Print all the data, keeping every line exactly as it is.

Dataset excerpt
----

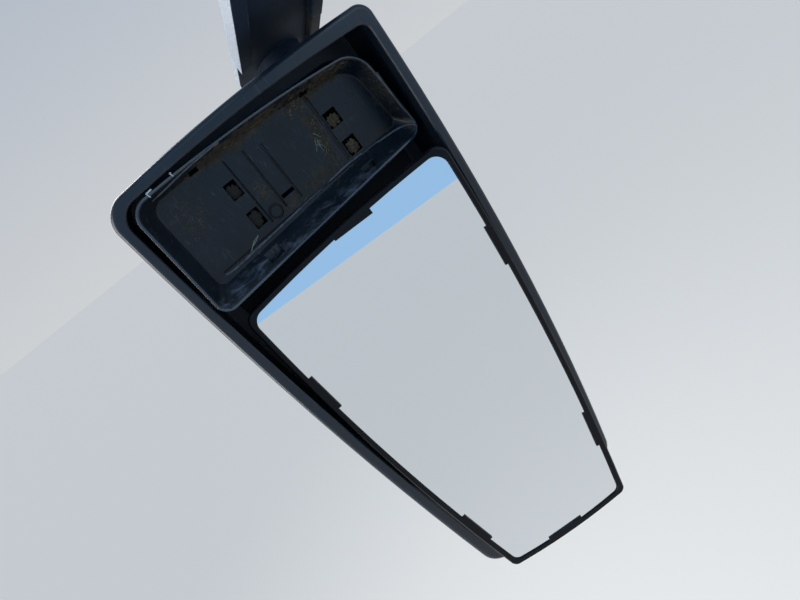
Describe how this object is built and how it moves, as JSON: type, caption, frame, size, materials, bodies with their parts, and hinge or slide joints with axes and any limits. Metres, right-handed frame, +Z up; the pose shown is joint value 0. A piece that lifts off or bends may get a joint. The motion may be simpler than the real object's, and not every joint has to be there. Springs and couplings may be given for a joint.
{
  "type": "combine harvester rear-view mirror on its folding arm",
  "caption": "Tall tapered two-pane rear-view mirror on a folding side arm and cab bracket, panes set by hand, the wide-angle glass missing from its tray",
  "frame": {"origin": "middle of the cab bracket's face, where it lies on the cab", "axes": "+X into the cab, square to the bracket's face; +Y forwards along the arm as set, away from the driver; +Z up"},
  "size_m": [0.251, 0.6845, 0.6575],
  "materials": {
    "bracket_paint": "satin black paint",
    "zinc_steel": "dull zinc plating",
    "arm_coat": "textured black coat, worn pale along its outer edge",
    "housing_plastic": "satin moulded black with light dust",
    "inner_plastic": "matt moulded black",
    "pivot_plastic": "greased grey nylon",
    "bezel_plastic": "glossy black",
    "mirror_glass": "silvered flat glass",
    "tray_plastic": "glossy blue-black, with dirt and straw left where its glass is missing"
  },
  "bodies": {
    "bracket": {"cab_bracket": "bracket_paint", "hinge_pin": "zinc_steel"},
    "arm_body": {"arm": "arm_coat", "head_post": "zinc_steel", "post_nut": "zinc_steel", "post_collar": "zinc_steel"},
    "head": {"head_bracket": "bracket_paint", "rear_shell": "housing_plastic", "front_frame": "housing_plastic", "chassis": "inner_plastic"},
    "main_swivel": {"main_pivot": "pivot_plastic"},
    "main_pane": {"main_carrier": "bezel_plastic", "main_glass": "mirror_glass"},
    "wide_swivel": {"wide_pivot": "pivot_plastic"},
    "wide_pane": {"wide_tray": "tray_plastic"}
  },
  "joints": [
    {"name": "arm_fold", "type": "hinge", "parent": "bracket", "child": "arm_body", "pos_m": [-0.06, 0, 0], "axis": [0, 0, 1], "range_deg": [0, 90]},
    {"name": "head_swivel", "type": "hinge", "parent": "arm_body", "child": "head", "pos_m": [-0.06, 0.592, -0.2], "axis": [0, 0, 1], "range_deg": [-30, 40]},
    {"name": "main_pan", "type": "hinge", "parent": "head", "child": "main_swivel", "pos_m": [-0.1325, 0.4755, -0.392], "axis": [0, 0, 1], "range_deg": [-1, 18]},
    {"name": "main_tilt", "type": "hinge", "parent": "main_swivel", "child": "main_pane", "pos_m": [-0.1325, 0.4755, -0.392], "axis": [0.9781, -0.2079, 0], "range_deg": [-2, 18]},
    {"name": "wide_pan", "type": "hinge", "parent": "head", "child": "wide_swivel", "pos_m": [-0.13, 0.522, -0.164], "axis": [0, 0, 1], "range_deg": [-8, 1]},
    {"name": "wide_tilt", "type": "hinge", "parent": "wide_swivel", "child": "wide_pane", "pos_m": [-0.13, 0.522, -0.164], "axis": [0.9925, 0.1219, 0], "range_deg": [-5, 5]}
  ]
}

----

Task solution
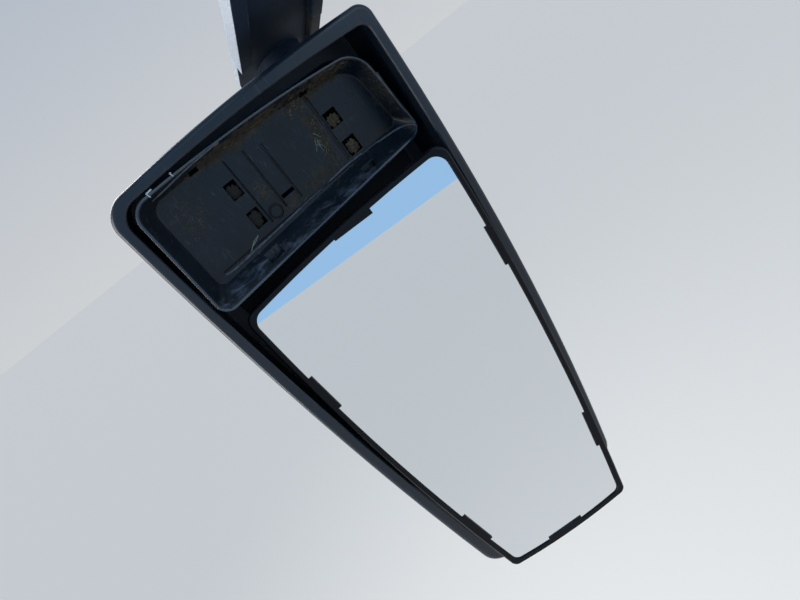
Describe how this object is built and how it moves, as JSON: type, caption, frame, size, materials, bodies with their parts, and hinge or slide joints with axes and any limits. Metres, right-handed frame, +Z up; the pose shown is joint value 0. A piece that lifts off or bends may get a joint. The motion may be simpler than the real object's, and not every joint has to be there. Springs and couplings may be given for a joint.
{
  "type": "combine harvester rear-view mirror on its folding arm",
  "caption": "Tall tapered two-pane rear-view mirror on a folding side arm and cab bracket, panes set by hand, the wide-angle glass missing from its tray",
  "frame": {"origin": "middle of the cab bracket's face, where it lies on the cab", "axes": "+X into the cab, square to the bracket's face; +Y forwards along the arm as set, away from the driver; +Z up"},
  "size_m": [0.251, 0.6845, 0.6575],
  "materials": {
    "bracket_paint": "satin black paint",
    "zinc_steel": "dull zinc plating",
    "arm_coat": "textured black coat, worn pale along its outer edge",
    "housing_plastic": "satin moulded black with light dust",
    "inner_plastic": "matt moulded black",
    "pivot_plastic": "greased grey nylon",
    "bezel_plastic": "glossy black",
    "mirror_glass": "silvered flat glass",
    "tray_plastic": "glossy blue-black, with dirt and straw left where its glass is missing"
  },
  "bodies": {
    "bracket": {"cab_bracket": "bracket_paint", "hinge_pin": "zinc_steel"},
    "arm_body": {"arm": "arm_coat", "head_post": "zinc_steel", "post_nut": "zinc_steel", "post_collar": "zinc_steel"},
    "head": {"head_bracket": "bracket_paint", "rear_shell": "housing_plastic", "front_frame": "housing_plastic", "chassis": "inner_plastic"},
    "main_swivel": {"main_pivot": "pivot_plastic"},
    "main_pane": {"main_carrier": "bezel_plastic", "main_glass": "mirror_glass"},
    "wide_swivel": {"wide_pivot": "pivot_plastic"},
    "wide_pane": {"wide_tray": "tray_plastic"}
  },
  "joints": [
    {"name": "arm_fold", "type": "hinge", "parent": "bracket", "child": "arm_body", "pos_m": [-0.06, 0, 0], "axis": [0, 0, 1], "range_deg": [0, 90]},
    {"name": "head_swivel", "type": "hinge", "parent": "arm_body", "child": "head", "pos_m": [-0.06, 0.592, -0.2], "axis": [0, 0, 1], "range_deg": [-30, 40]},
    {"name": "main_pan", "type": "hinge", "parent": "head", "child": "main_swivel", "pos_m": [-0.1325, 0.4755, -0.392], "axis": [0, 0, 1], "range_deg": [-1, 18]},
    {"name": "main_tilt", "type": "hinge", "parent": "main_swivel", "child": "main_pane", "pos_m": [-0.1325, 0.4755, -0.392], "axis": [0.9781, -0.2079, 0], "range_deg": [-2, 18]},
    {"name": "wide_pan", "type": "hinge", "parent": "head", "child": "wide_swivel", "pos_m": [-0.13, 0.522, -0.164], "axis": [0, 0, 1], "range_deg": [-8, 1]},
    {"name": "wide_tilt", "type": "hinge", "parent": "wide_swivel", "child": "wide_pane", "pos_m": [-0.13, 0.522, -0.164], "axis": [0.9925, 0.1219, 0], "range_deg": [-5, 5]}
  ]
}